Shakespeare, the Playwright and his Drama A and B (on-site only)
Shakespeare's life and career are examined as a case study in the position of professional playwrights in early modern England. You will examine the way the theatre for which Shakespeare was writing worked - how plays were written, how play texts were circulated and the impact censorship had upon them. You will then be able to consider the relationship between Shakespeare's plays and the issues affecting his society, and to analyse the intervention the plays made in important social debates. These two modules can be studied individually or together.
- On successful completion of the six taught modules, MA students will enrol on the dissertation:
Dissertation (On-site and distance learning)
The dissertation is an opportunity for you to extend ideas encountered in the 'Shakespeare and Pedagogy' module.

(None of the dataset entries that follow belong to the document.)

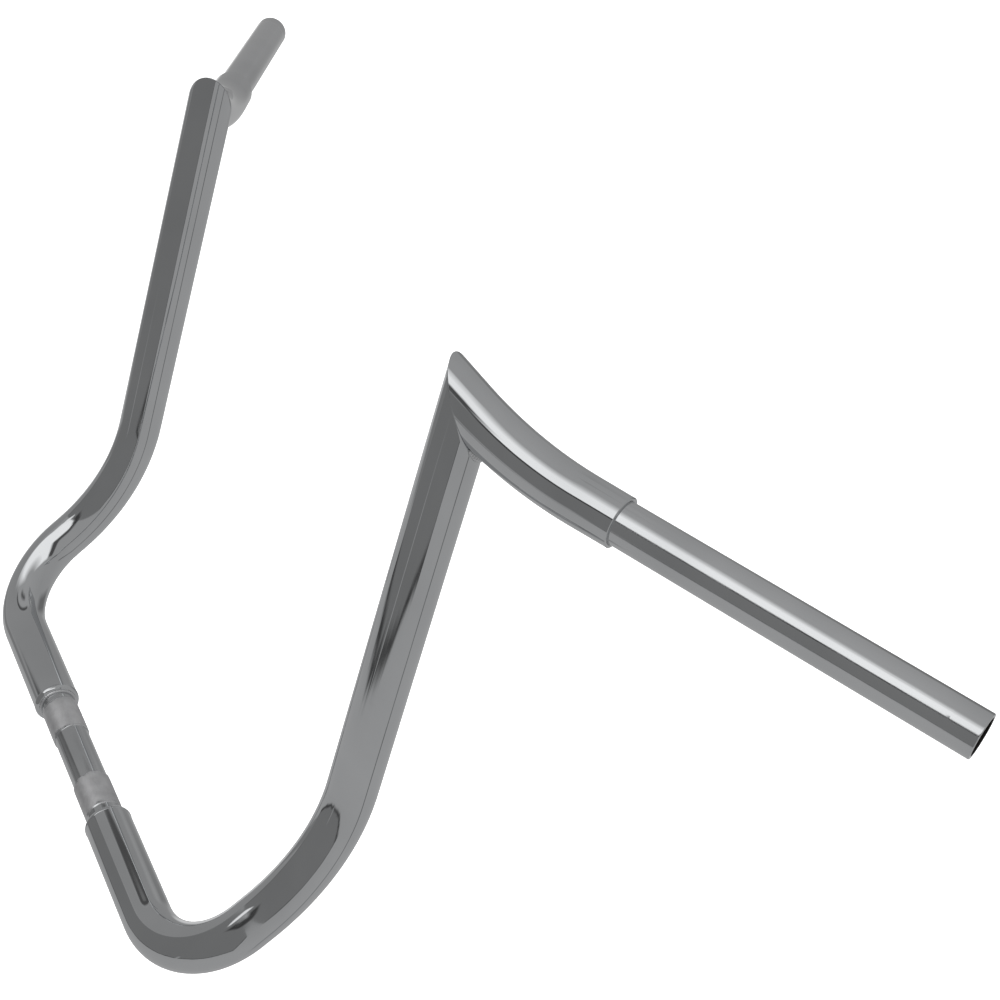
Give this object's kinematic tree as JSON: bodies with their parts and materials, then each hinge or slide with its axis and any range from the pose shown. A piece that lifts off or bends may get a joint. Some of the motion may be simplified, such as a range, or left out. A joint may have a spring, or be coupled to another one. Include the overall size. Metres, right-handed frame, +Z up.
{
  "type": "motorcycle handlebar",
  "caption": "Tall chromed motorcycle handlebar with a thin knurled clamp section, fat bent risers, pointed mitred tops and slim open-ended grip tubes.",
  "frame": {"origin": "middle of the clamp section, on the tube's centreline", "axes": "+X towards the rider's right along the clamp section, +Y forwards, +Z up"},
  "size_m": [0.9764, 0.3095, 0.4393],
  "materials": {
    "polished_chrome": "polished decorative chrome plate over steel tube",
    "grip_chrome": "bright chrome plate with a faint drawn grain along the tube",
    "clamp_steel": "chrome plate, matte and knurled on the two clamp bands",
    "weld_steel": "chrome plate over a dressed weld bead"
  },
  "bodies": {
    "root": {"centre_clamp_tube": "clamp_steel", "left_clamp_reducer": "polished_chrome", "left_clamp_weld": "weld_steel", "left_riser_tube": "polished_chrome", "left_mitre_weld": "weld_steel", "left_top_tube": "polished_chrome", "left_lip_weld": "weld_steel", "left_grip_tube": "grip_chrome", "right_clamp_reducer": "polished_chrome", "right_clamp_weld": "weld_steel", "right_riser_tube": "polished_chrome", "right_mitre_weld": "weld_steel", "right_top_tube": "polished_chrome", "right_lip_weld": "weld_steel", "right_grip_tube": "grip_chrome"}
  },
  "joints": []
}
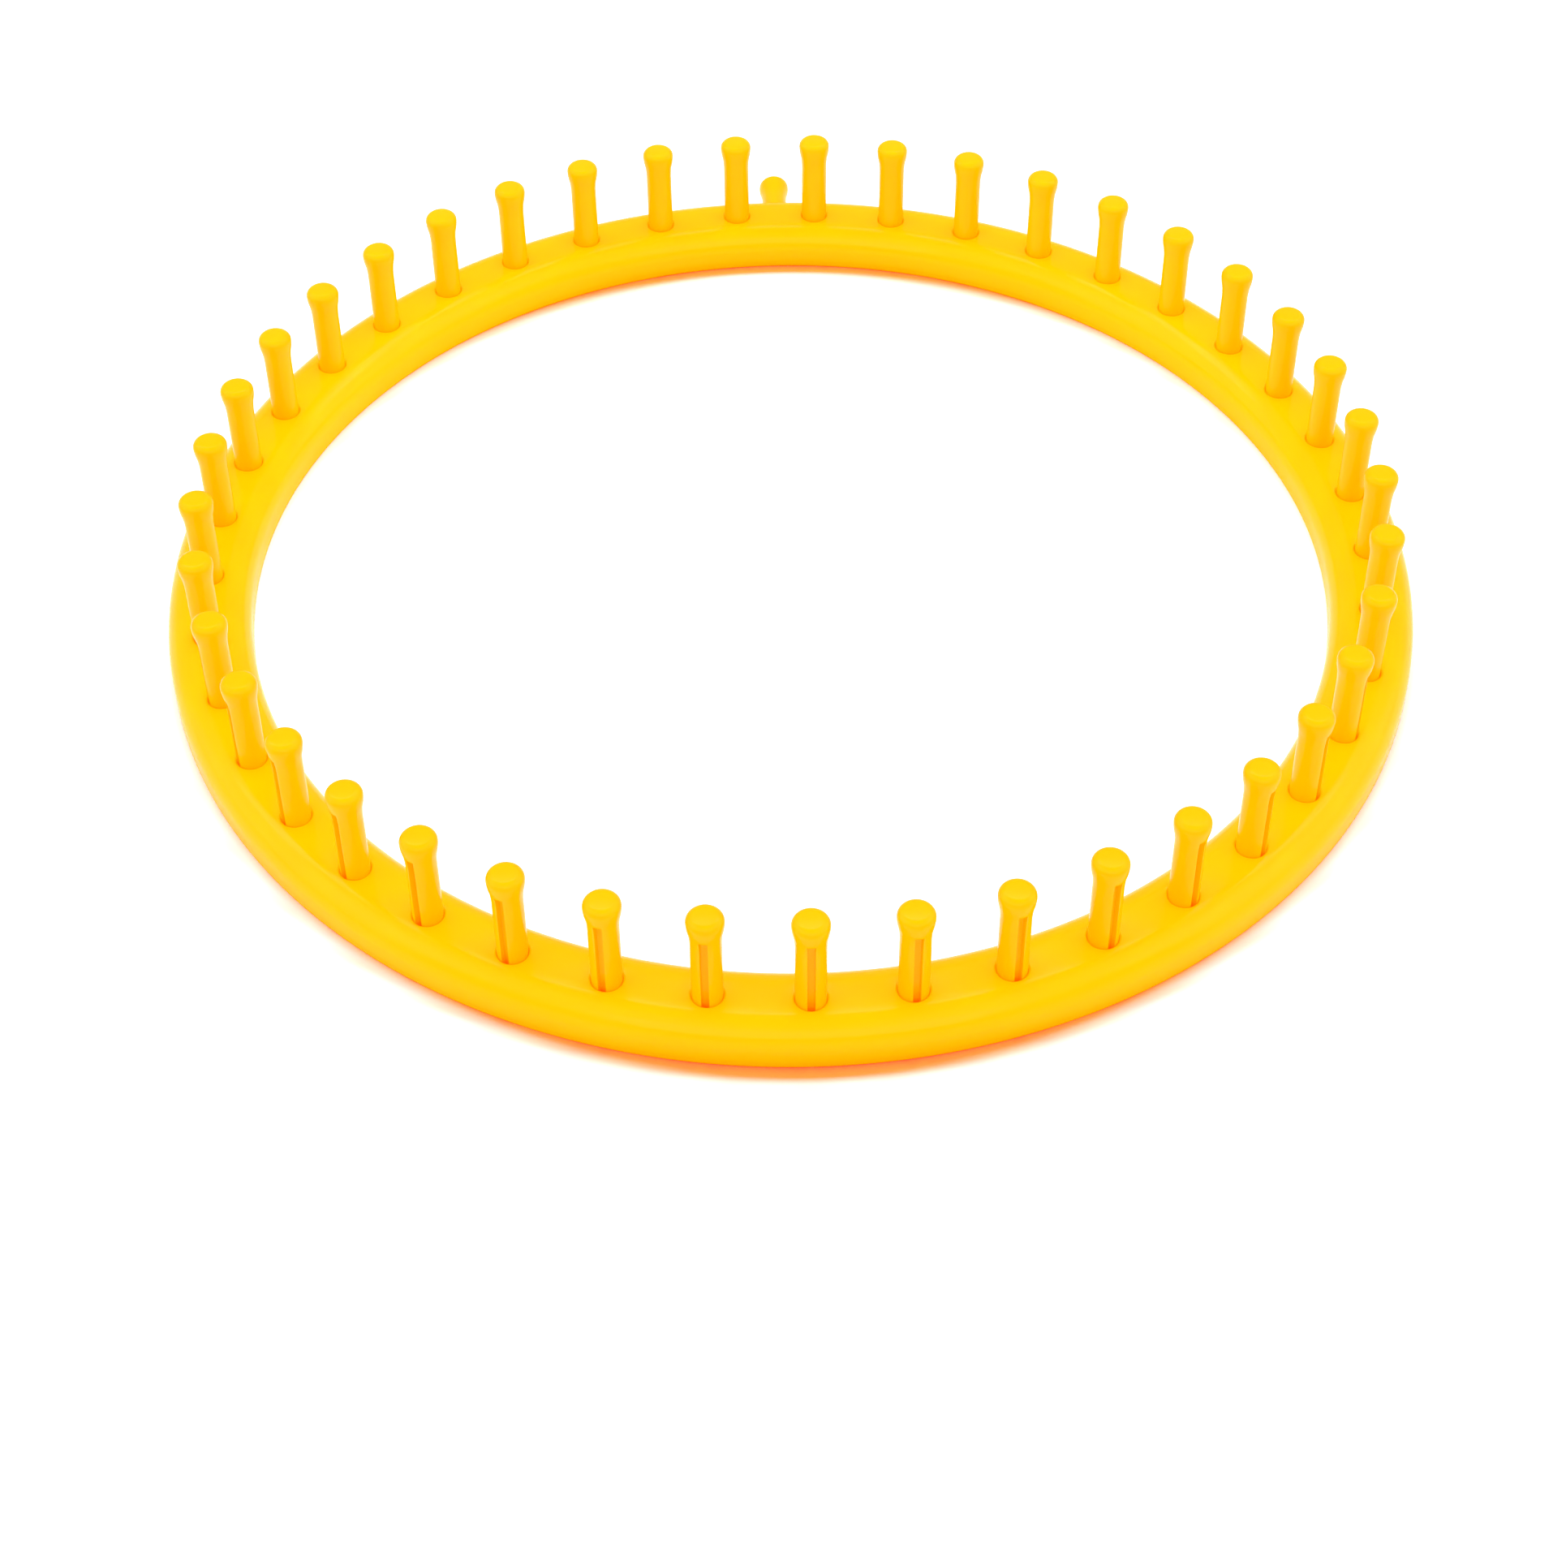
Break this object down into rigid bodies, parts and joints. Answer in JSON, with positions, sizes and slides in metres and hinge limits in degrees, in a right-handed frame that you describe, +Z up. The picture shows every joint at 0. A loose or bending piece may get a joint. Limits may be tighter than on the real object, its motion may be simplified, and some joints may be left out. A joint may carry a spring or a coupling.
{
  "type": "round knitting loom",
  "caption": "Round knitting loom: a moulded plastic ring with upright knobbed pegs for looping yarn and a side peg for anchoring the yarn's end.",
  "frame": {"origin": "on the ring's axis, level with the rim that rests on the table, at the lower end of the work opening", "axes": "+Z up along the ring's axis, towards the pegs' heads; +Y towards the anchor peg; the first peg stands at -Y"},
  "size_m": [0.29, 0.3016, 0.0339],
  "materials": {
    "loom_plastic": "glossy moulded yellow plastic"
  },
  "bodies": {
    "root": {"base_ring": "loom_plastic", "peg_01": "loom_plastic", "peg_02": "loom_plastic", "peg_03": "loom_plastic", "peg_04": "loom_plastic", "peg_05": "loom_plastic", "peg_06": "loom_plastic", "peg_07": "loom_plastic", "peg_08": "loom_plastic", "peg_09": "loom_plastic", "peg_10": "loom_plastic", "peg_11": "loom_plastic", "peg_12": "loom_plastic", "peg_13": "loom_plastic", "peg_14": "loom_plastic", "peg_15": "loom_plastic", "peg_16": "loom_plastic", "peg_17": "loom_plastic", "peg_18": "loom_plastic", "peg_19": "loom_plastic", "peg_20": "loom_plastic", "peg_21": "loom_plastic", "peg_22": "loom_plastic", "peg_23": "loom_plastic", "peg_24": "loom_plastic", "peg_25": "loom_plastic", "peg_26": "loom_plastic", "peg_27": "loom_plastic", "peg_28": "loom_plastic", "peg_29": "loom_plastic", "peg_30": "loom_plastic", "peg_31": "loom_plastic", "peg_32": "loom_plastic", "peg_33": "loom_plastic", "peg_34": "loom_plastic", "peg_35": "loom_plastic", "peg_36": "loom_plastic", "peg_37": "loom_plastic", "peg_38": "loom_plastic", "peg_39": "loom_plastic", "peg_40": "loom_plastic", "peg_41": "loom_plastic", "anchor_peg": "loom_plastic"}
  },
  "joints": []
}
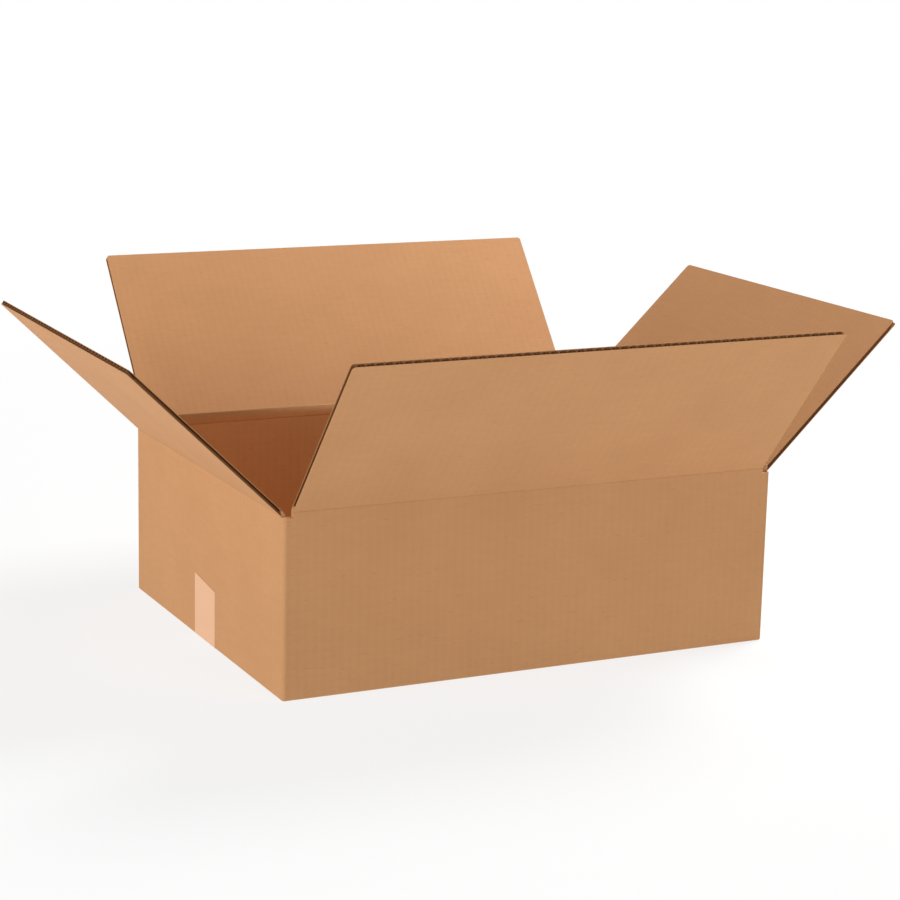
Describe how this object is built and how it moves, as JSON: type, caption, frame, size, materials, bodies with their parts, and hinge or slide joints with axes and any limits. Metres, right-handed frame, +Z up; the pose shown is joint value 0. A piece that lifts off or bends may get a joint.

Thus the dissertation will have a primary focus on methods, materials, or the philosophy/sociology/history of 'teaching Shakespeare'. It is possible, therefore, that a student (particularly if a practising teacher or lecturer) may be undertaking a practical project and the dissertation will be a report and assessment of the project. There should be some element of originality in the research and the research may make a contribution to the field of study. You will report the research in a dissertation of 15,000 words in appropriate academic English. In designing, carrying out and writing up the study, you will be supported by a supervisor.